Southeast Asia’s own automobile industry will be greatly affected or cease to exist, He said.

But Lu Xi, a senior lecturer at the Lee Kuan Yew School of Public Policy at the National University of Singapore, told VOA that most of China’s EVs are not getting into Southeast Asia through exports but through production-line transfer, similar to joint ventures, so a price war should not cause a negative impact.

“With the transfer of [China’s EV] manufacturing industry chain, the economic structure of Southeast Asia will undergo a huge transformation,” Lu said by email. “Depending on the current political and economic situation between China and the US, Southeast Asia itself also has a very broad local market and a very good young population structure, so on the whole, the Southeast Asian market should be one of the important engines of economic growth in the whole region in the future.”
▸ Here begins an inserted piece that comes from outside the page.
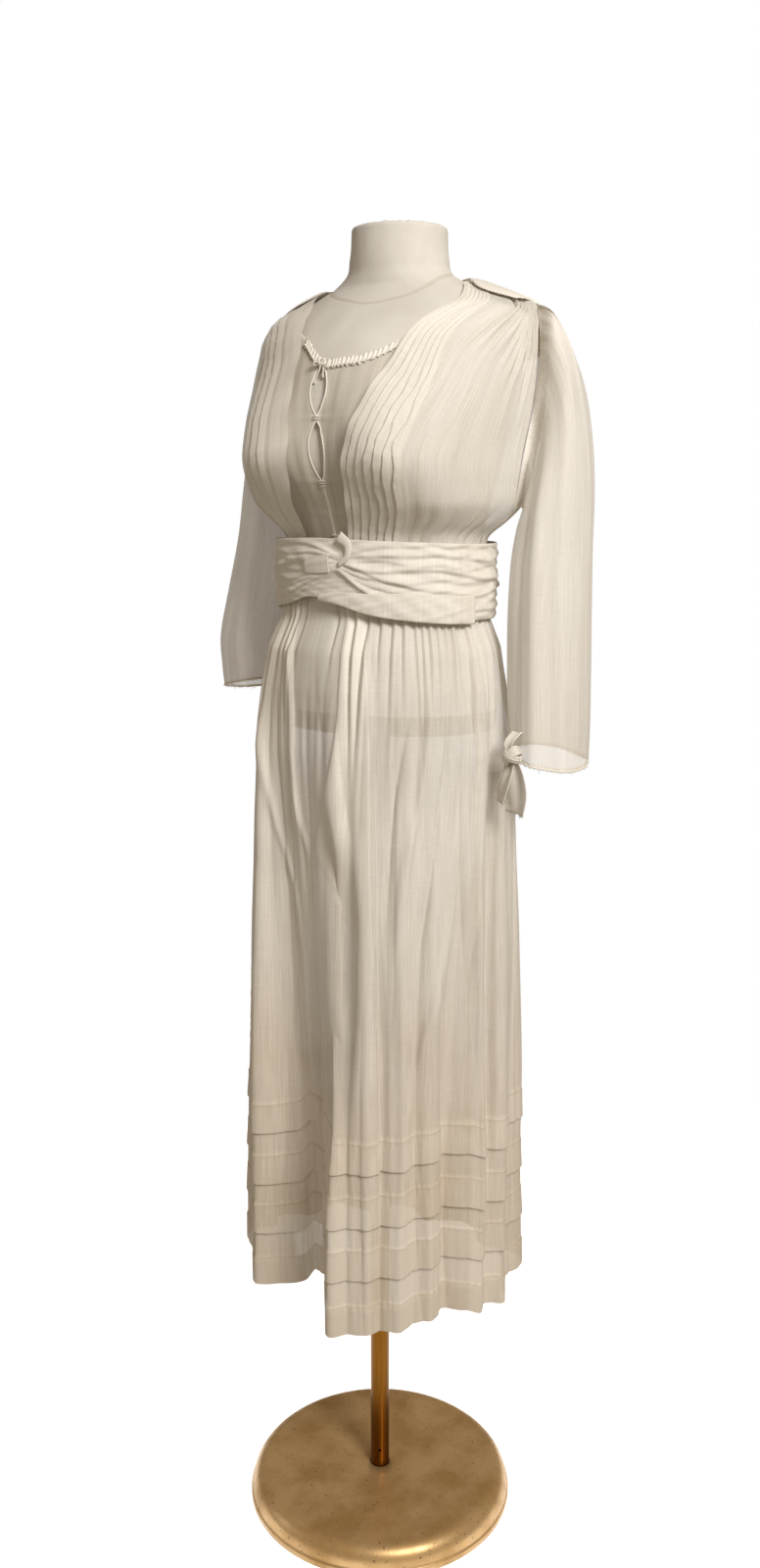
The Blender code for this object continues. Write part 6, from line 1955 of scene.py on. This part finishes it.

Tsai noted that Chinese manufacturers will set up factories in Southeast Asia to avoid the “Made in China” label and restrictions on Chinese products.

“U.S. controls on technology may affect the components of EVs in the future,” he said, “which brings great pressure to Chinese manufacturers.”

In addition to EVs, the 3.0 agreement also focuses on smart cities, 5G, artificial intelligence and e-commerce.

Analysts say China’s e-commerce is already having a negative impact on the region as orders of cheaper Chinese imports and knockoffs are flooding Southeast Asia. Half of the ceramic factories in Thailand’s northern Lampang province have closed, and Indonesian textile workers are facing mass layoffs, the South China Morning Post and the Bangkok Post reported.

“In the face of the massive entry of the [Chinese] e-commerce, frankly speaking, these Southeast Asian countries are relatively uncompetitive,” said Tsai. “Because first, [they] will not be able to compete with China in marketing and sales. Second, [China’s] own products are cheaper.

“If my entire e-commerce system is better than yours,” Tsai said, “and my products are not more expensive than yours, then how can you compete with me?”

Nonetheless, in a September speech for the Regional Comprehensive Economic Partnership, or RCEP, in Nanning, China, ASEAN Secretary-General Kao Kim Hourn called on businesses to take full advantage of the partnership as they move toward the changes.

He touted the RCEP, the world’s largest trade bloc, covering nearly 30% of global gross domestic product at $29 trillion and 2.3 billion people across the Asia Pacific region.

“ASEAN’s multidirectional economic relations have been a major driver behind the use of RCEP,” said Hourn, according to a written statement. “China, for example, has remained ASEAN’s largest trading partner for the past 15 years and has also climbed from the 5th largest source of FDI to ASEAN in 2022 to the 3rd largest in 2023. With both RCEP and ACFTA 3.0 in place, I am confident that trade and investment between ASEAN, China, and the rest of the RCEP partners will continue to flourish for the benefit of the people in this wider region.”

ASEAN calls the free-trade agreement ACFTA; Beijing refers to it as CAFTA.

The agreement was established by China and ASEAN in 2009, and the ASEAN-China Summit announced the launch of negotiations for the changes in November 2022.

VOA’s Adrianna Zhang contributed to this report.